Review: Exceptionally creepy and dark, J. Gabriel Gates’ The Sleepwalkers proves to be a spooky yet inconsistent read. The beginning of the novel does well to create a sense of foreboding for the reader. Caleb’s ideal life is clearly going to take a turn for the worse when he returns to Hudsonville, the small town with a dark secret. The relationship between Caleb and his best friend Bean is arguably the most well worked aspect of the novel, with the two exchanging amusing quips back and forth for much of the story. The rest of the characters, however, tend to be muddled. Christine’s lifelong infatuation with Caleb is never fully explained, and when he learns about it, Caleb doesn’t appear perturbed by her obsessive behavior. Several side characters are introduced but not fully flushed out, including a Vietnam veteran-turned priest-turned vigilante named Ron Bent, Christine’s alcoholic “witch” mother, and a tough but caring waitress named Margie. The events of the story as well, though often quite creepy, are not explained enough to be satisfying. What is the exact nature of the sleepwalkers? Why did Caleb and Bean’s parents let two eighteen-year-olds travel across country alone? What is the significance of the clocks? Overall, the story has its share of high points, but leaves too many unanswered questions to be a truly satisfying horror novel. Recommended only to readers who are interested enough in the homicidal sleepwalker concept enough to get past the flaws.
Reading level: Grade 8+
Similar titles: Damage by Anya Parrish.
Themes: Sleepwalking, insane asylums, insomnia, demons, the devil, murder, grief.
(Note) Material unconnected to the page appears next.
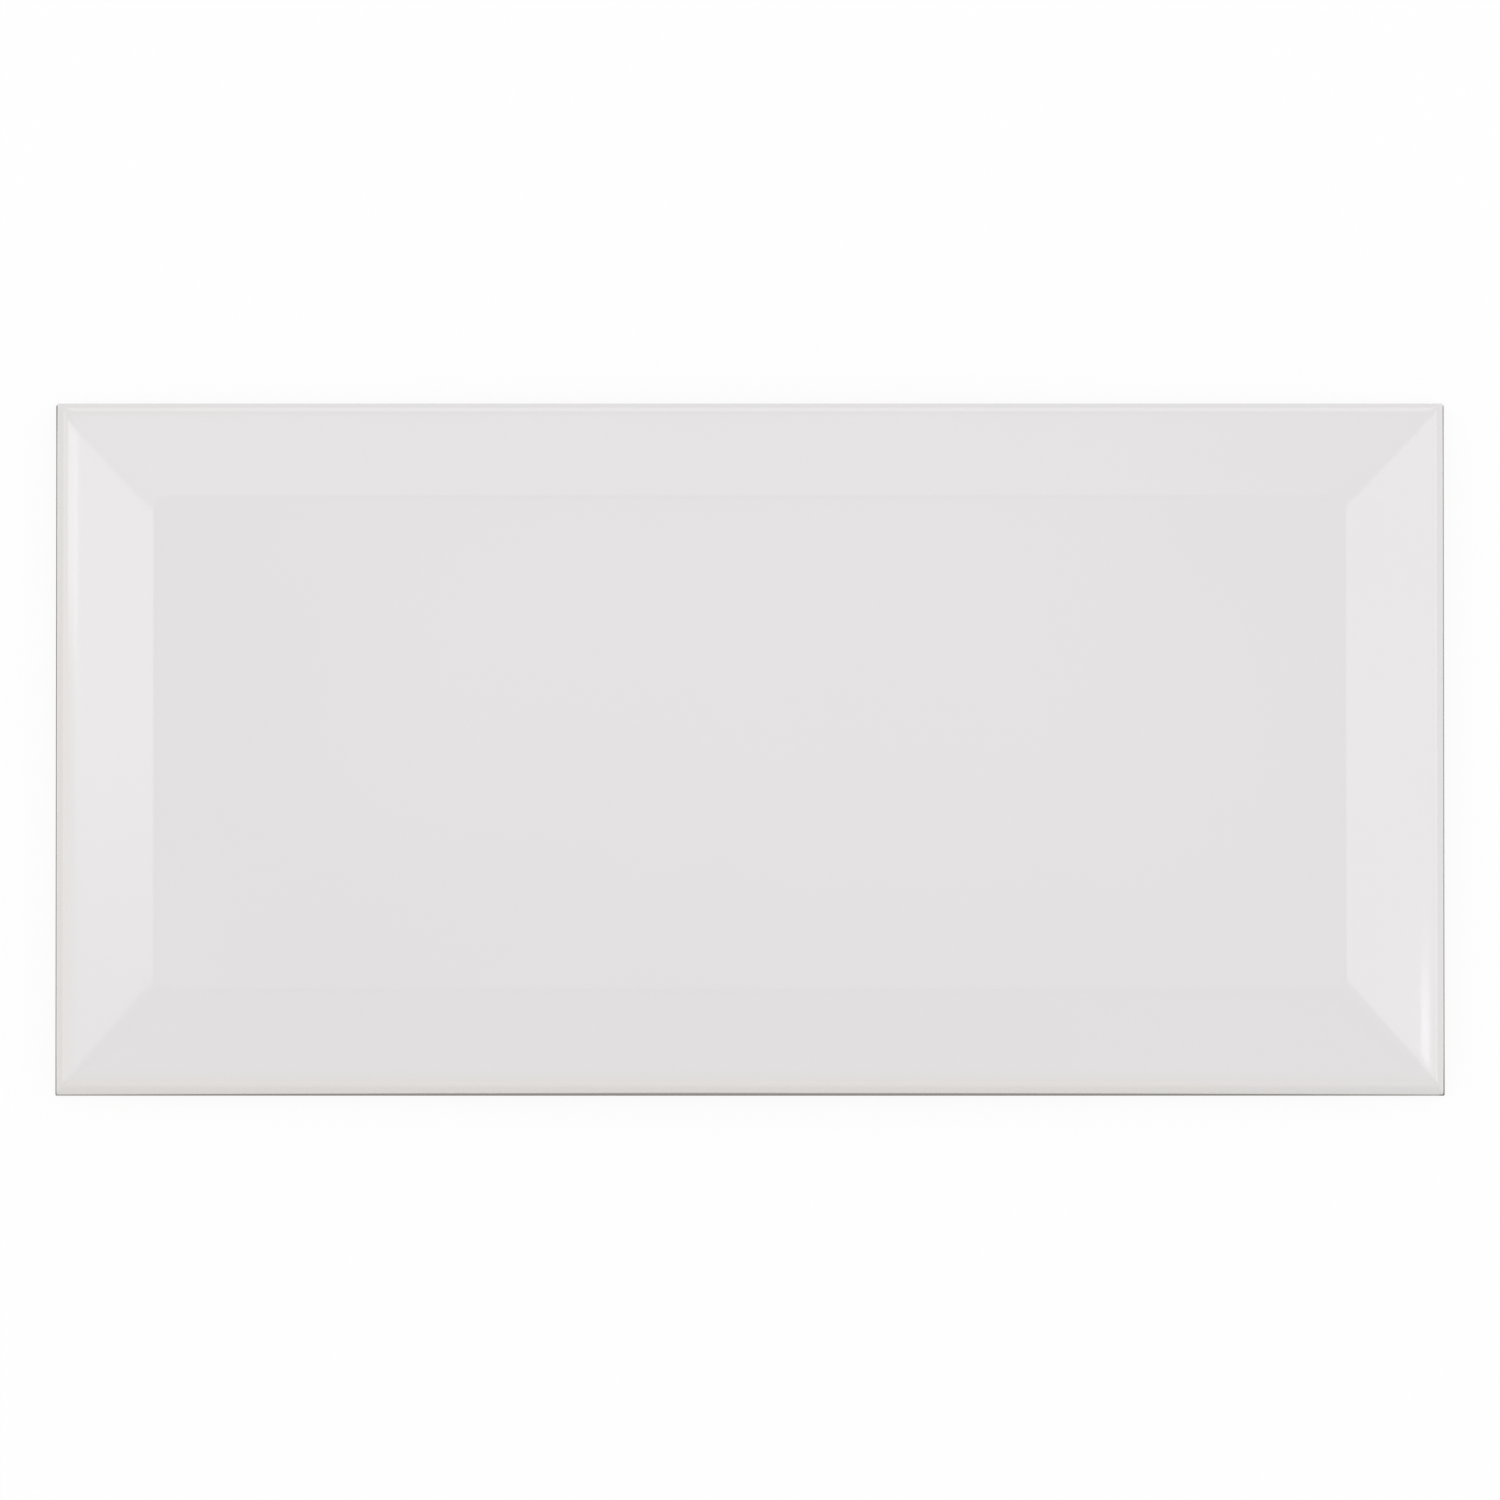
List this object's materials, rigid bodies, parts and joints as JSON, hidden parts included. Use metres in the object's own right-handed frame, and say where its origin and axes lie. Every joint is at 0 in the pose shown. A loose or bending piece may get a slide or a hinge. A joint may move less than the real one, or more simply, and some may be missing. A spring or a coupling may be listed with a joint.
{
  "type": "bevelled subway wall tile",
  "caption": "Rectangular glazed ceramic wall tile, twice as long as wide, with a flat raised field, sloping bevels mitred at the corners and a keyed back for adhesive.",
  "frame": {"origin": "middle of the back face, on the plane the tile lies on", "axes": "+X along the length, +Y along the width, +Z out of the glazed face"},
  "size_m": [0.1524, 0.0762, 0.008],
  "materials": {
    "glazed_body": "gloss"
  },
  "bodies": {
    "root": {"wall_tile": "glazed_body"}
  },
  "joints": []
}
Awards/Reviews: Positive review from Publisher’s Weekly and Booklist.
Series Information: N/A
- Do you think that Caleb was plagued by guilt over what happened to Anna?
- Do you think Caleb was truly happy with his life in Malibu? Why or why not?
- What were your impressions of the clocks and the radio? How did those objects impact the story?
- Do you think Christine was insane? Why or why not?
- What do you think happened at the end of the story?